Why the Middle East Is Becoming One of the World’s Leading Family Office Hubs

For a long time, the conversation about global family office centres was largely a conversation about three cities: London, Zurich, and Singapore. Established, regulated, discreet. The assumed destinations for significant private wealth seeking professional infrastructure.

That conversation has changed. And anyone operating in the private wealth space who has not been paying close attention to the Middle East – specifically the UAE – is working with an incomplete picture.

What Has Shifted

The growth of Abu Dhabi and Dubai as serious family office destinations is not a trend driven by tax alone, though the fiscal environment is undeniably part of the picture. Zero capital gains tax, no personal income tax, and an increasingly sophisticated regulatory framework have made the UAE attractive on paper. But what has made it credible is the infrastructure that has been built around it.

Abu Dhabi Global Market – the international financial centre established on Al Maryah Island – now provides a Common Law framework, independent courts, and a regulatory environment specifically designed for private wealth structures, family offices, and institutional investors. The ADGM Family Office framework, launched to formalise and support the establishment of single-family offices in the emirate, has given families a credible, well-governed home for their operations.

In Dubai, the DIFC has similarly matured into a genuine wealth hub – attracting international law firms, asset managers, and private banks alongside the family offices themselves.

The Families Driving the Growth

The profile of families establishing offices in the region is increasingly diverse. Gulf families – many of them multi-generational, managing wealth accumulated across real estate, oil and gas, trading, and a growing range of private and public market investments – have long operated family offices in the region, often informally. The formalisation of those structures is accelerating.

But the Middle East is also attracting families from further afield. Indian business families, African principals, European UHNW individuals, and Asian investors are all establishing a presence – drawn by geographic position, connectivity, and the quality of life that the region offers at the highest level.

The result is a family office ecosystem that is more international, more sophisticated, and more demanding than it was even five years ago.

What This Means for Talent

A more sophisticated family office environment requires more sophisticated talent. And this is where the gap in the market becomes visible.

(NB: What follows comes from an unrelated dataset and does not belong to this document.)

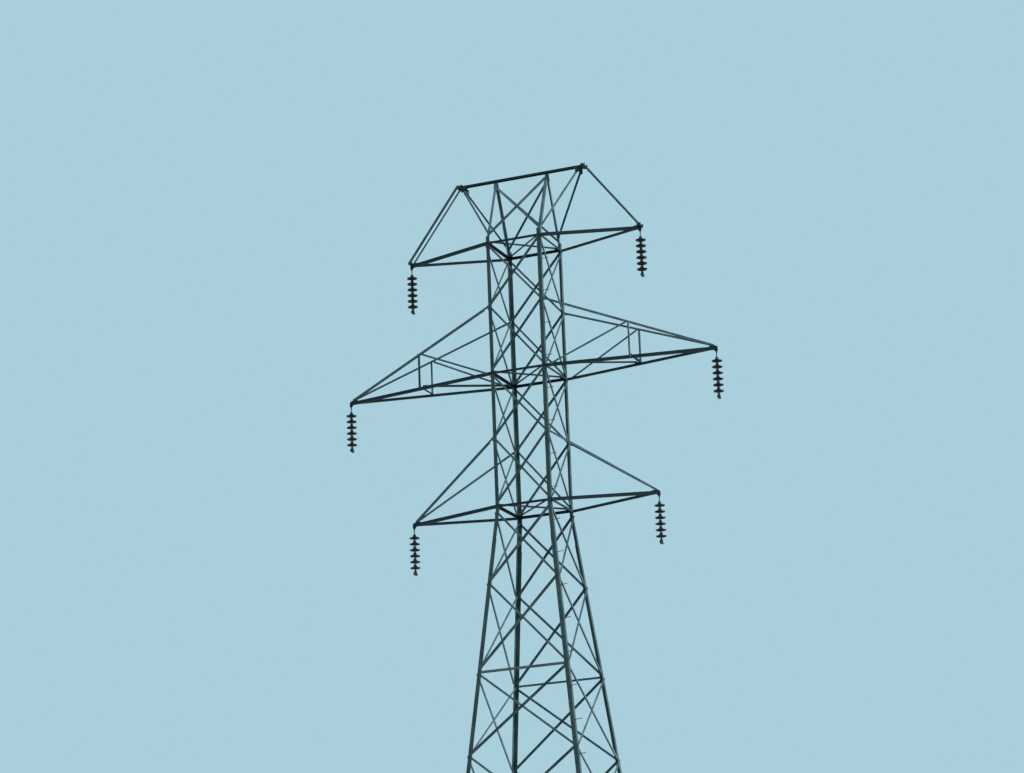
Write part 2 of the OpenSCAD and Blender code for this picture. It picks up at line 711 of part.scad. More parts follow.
// Shackle around the tip plate, with its pin, and the link down to the first cap
module shackle() {
    bow_z = -shackle_pin_r - 40;
    translate([0, -cheek_y - 16, 0]) rotate([-90, 0, 0])
        cylinder(r = shackle_pin_r, h = 2 * cheek_y + 32, $fn = 32);
    both_sides() {
        translate([0, cheek_y, 0]) rotate([-90, 0, 0]) cylinder(r = 20, h = 10, $fn = 32);
        translate([-11, cheek_y, bow_z]) cube([22, 10, -bow_z]);
    }
    translate([-11, -cheek_y - 10, bow_z - 12]) cube([22, 2 * cheek_y + 20, 14]);
    translate([0, 0, cap_top - 1]) cylinder(r = pin_r + 2, h = bow_z - cap_top, $fn = 32);
}

// Socket for the last ball on a block, with a strap on each side of it down to the clamp's trunnions
module clamp_hanger() {
    floor_z = last_rim - disc_pitch + 58 - clamp_z;
    low = clamp_axis - 18;
    difference() {
        union() {
            translate([0, 0, floor_z - 14]) cylinder(r = strap_x - coat, h = 48, $fn = 48);
            translate([coat - strap_x, -strap_w / 2, floor_z - 26])
                cube([2 * (strap_x - coat), strap_w, 24]);
        }
        translate([0, 0, floor_z]) cylinder(r = socket_r + coat, h = 22, $fn = 48);
        translate([0, 0, floor_z + 1]) cylinder(r = pin_r + 2, h = 60, $fn = 48);
    }
    for (s = [0, 1]) mirror([s, 0, 0]) difference() {
        translate([strap_x, -strap_w / 2, low]) cube([strap_t, strap_w, floor_z - 2 - low]);
        translate([strap_x - 1, 0, clamp_axis]) rotate([0, 90, 0])
            cylinder(r = 9, h = strap_t + 2, $fn = 32);
    }
}

// Boat with its keeper around the conductor, on two trunnions
module suspension_clamp() {
    half = strap_x - 8;
    difference() {
        translate([-half, 0, clamp_axis]) rotate([90, 0, 90]) linear_extrude(2 * half)
            polygon([[-clamp_l / 2, -15], [-clamp_l / 4, -26], [clamp_l / 4, -26], [clamp_l / 2, -15],
                [clamp_l / 2, 13], [clamp_l / 4, 15], [30, 20], [-30, 20], [-clamp_l / 4, 15],
                [-clamp_l / 2, 13]]);
        translate([0, -clamp_l, clamp_axis]) rotate([-90, 0, 0])
            cylinder(r = conductor_r, h = 2 * clamp_l, $fn = 32);
    }
    for (s = [0, 1]) mirror([s, 0, 0])
        translate([half - 1, 0, clamp_axis]) rotate([0, 90, 0])
            cylinder(r = 9 - coat, h = strap_x + strap_t + 4 - half, $fn = 32);
}

// Hanging point of the arm on the left (-1) or right (1)
module at_tip(reach, z, side) {
    translate([side * reach, 0, z + hole_z]) children();
}

foot();  // foot_front_left
rotate(90) foot();  // foot_front_right
rotate(180) foot();  // foot_back_right
rotate(270) foot();  // foot_back_left
leg();  // leg_front_left
rotate(90) leg();  // leg_front_right
rotate(180) leg();  // leg_back_right
rotate(270) leg();  // leg_back_left
lower_bracing(true);  // lower_bracing_front
rotate(90) lower_bracing(false);  // lower_bracing_right
rotate(180) lower_bracing(true);  // lower_bracing_back
rotate(270) lower_bracing(false);  // lower_bracing_left
upper_bracing(true);  // upper_bracing_front
rotate(90) upper_bracing(false);  // upper_bracing_right
rotate(180) upper_bracing(true);  // upper_bracing_back
rotate(270) upper_bracing(false);  // upper_bracing_left
plan_bracing();
peak_half();  // peak_front
rotate(180) peak_half();  // peak_back
shield_wire_bar();
bar_struts();
rotate(180) upper_arm_chords();  // upper_arm_left_chords
upper_arm_chords();  // upper_arm_right_chords
rotate(180) upper_arm_hangers();  // upper_arm_left_hangers
upper_arm_hangers();  // upper_arm_right_hangers
rotate(180) middle_arm_chords();  // middle_arm_left_chords
middle_arm_chords();  // middle_arm_right_chords
rotate(180) middle_arm_trusses();  // middle_arm_left_trusses
middle_arm_trusses();  // middle_arm_right_trusses
rotate(180) lower_arm_chords();  // lower_arm_left_chords
lower_arm_chords();  // lower_arm_right_chords
rotate(180) lower_arm_ties();  // lower_arm_left_ties
lower_arm_ties();  // lower_arm_right_ties
at_tip(upper_reach, upper_z, -1) string_discs();  // upper_left_discs
at_tip(upper_reach, upper_z, 1) string_discs();  // upper_right_discs
at_tip(middle_reach, middle_z, -1) string_discs();  // middle_left_discs
at_tip(middle_reach, middle_z, 1) string_discs();  // middle_right_discs
at_tip(lower_reach, lower_z, -1) string_discs();  // lower_left_discs
at_tip(lower_reach, lower_z, 1) string_discs();  // lower_right_discs
at_tip(upper_reach, upper_z, -1) string_fittings();  // upper_left_fittings
at_tip(upper_reach, upper_z, 1) string_fittings();  // upper_right_fittings
at_tip(middle_reach, middle_z, -1) string_fittings();  // middle_left_fittings
at_tip(middle_reach, middle_z, 1) string_fittings();  // middle_right_fittings
at_tip(lower_reach, lower_z, -1) string_fittings();  // lower_left_fittings
at_tip(lower_reach, lower_z, 1) string_fittings();  // lower_right_fittings
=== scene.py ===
import bpy
import math
import random
from mathutils import Matrix, Vector


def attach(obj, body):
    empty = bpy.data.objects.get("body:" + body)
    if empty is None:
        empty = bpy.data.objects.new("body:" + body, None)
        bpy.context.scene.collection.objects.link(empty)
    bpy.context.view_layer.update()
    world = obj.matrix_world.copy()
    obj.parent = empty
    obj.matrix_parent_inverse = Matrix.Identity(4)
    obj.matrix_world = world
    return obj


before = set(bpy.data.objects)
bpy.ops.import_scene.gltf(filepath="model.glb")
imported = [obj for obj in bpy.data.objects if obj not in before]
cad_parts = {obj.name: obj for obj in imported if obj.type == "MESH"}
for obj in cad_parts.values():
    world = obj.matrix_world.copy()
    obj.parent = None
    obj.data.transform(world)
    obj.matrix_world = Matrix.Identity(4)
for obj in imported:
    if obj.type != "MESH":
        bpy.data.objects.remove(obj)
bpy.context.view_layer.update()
print("frame loaded")

# where the photograph was taken from, seen from the tower's axis
viewpoint = {
    "azimuth": 21.765,       # degrees round the tower from straight in front
    "distance": 67.466,      # metres from the axis
    "height": 1.225,         # metres above the feet
    "pitch": 16.19,          # degrees above the horizon
    "roll": -2.193,
    "turn": 0.357,           # degrees that the lens points left of the axis
    "focalPixels": 2953.9,
    "imageWidth": 1024,
    "sensor": 36,            # mm
    "clipEnd": 400,
}


def makeCamera():
    around = math.radians(viewpoint["azimuth"])
    yaw = around + math.radians(viewpoint["turn"])
    pitch, roll = math.radians(viewpoint["pitch"]), math.radians(viewpoint["roll"])
    forward = Vector((-math.sin(yaw) * math.cos(pitch), math.cos(yaw) * math.cos(pitch),
                      math.sin(pitch)))
    level = Vector((math.cos(yaw), math.sin(yaw), 0))
    above = level.cross(forward)
    right = math.cos(roll) * level + math.sin(roll) * above
    up = -math.sin(roll) * level + math.cos(roll) * above
    place = Vector((math.sin(around), -math.cos(around), 0)) * viewpoint["distance"]
    place.z = viewpoint["height"]
    bpy.ops.object.camera_add()
    camera = bpy.context.object
    camera.name = "photoCamera"
    turned = Matrix((right, up, -forward)).transposed().to_4x4()
    camera.matrix_world = Matrix.Translation(place) @ turned
    camera.data.sensor_width = viewpoint["sensor"]
    camera.data.lens = viewpoint["sensor"] * viewpoint["focalPixels"] / viewpoint["imageWidth"]
    camera.data.clip_end = viewpoint["clipEnd"]
    bpy.context.scene.camera = camera


makeCamera()
bpy.context.scene.view_settings.view_transform = "Standard"
bpy.ops.object.select_all(action="DESELECT")
print("camera made")

mm = 0.001
soft = {"interpolation_type": "SMOOTHSTEP"}    # for Map Range: a value that rises softly within its range
colours = {"data_type": "RGBA"}                # for Mix: its colours are then inputs 6 and 7, and output 2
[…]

The growth in family office establishment has not been matched by a corresponding growth in the pipeline of candidates who are genuinely qualified — and genuinely suited – to work in this environment. The pool of experienced Chief Investment Officers, Family Office Managers, Chiefs of Staff, and senior EAs who have worked specifically in the private wealth space, and who understand the cultural dimensions of working in the Middle East, remains relatively small.

This creates real challenges for families building or expanding their office teams. The candidates who look right on paper are not always available. And those who are available are not always the right fit for the particular culture and dynamics of a Middle Eastern family office – which can differ significantly from what those candidates have experienced in London or Singapore.

Cultural Fluency Is Not Optional

This point deserves particular emphasis. Hiring for a family office in the UAE or broader Middle East is not simply a matter of sourcing a candidate with the right technical credentials and relocating them. The cultural context matters – deeply.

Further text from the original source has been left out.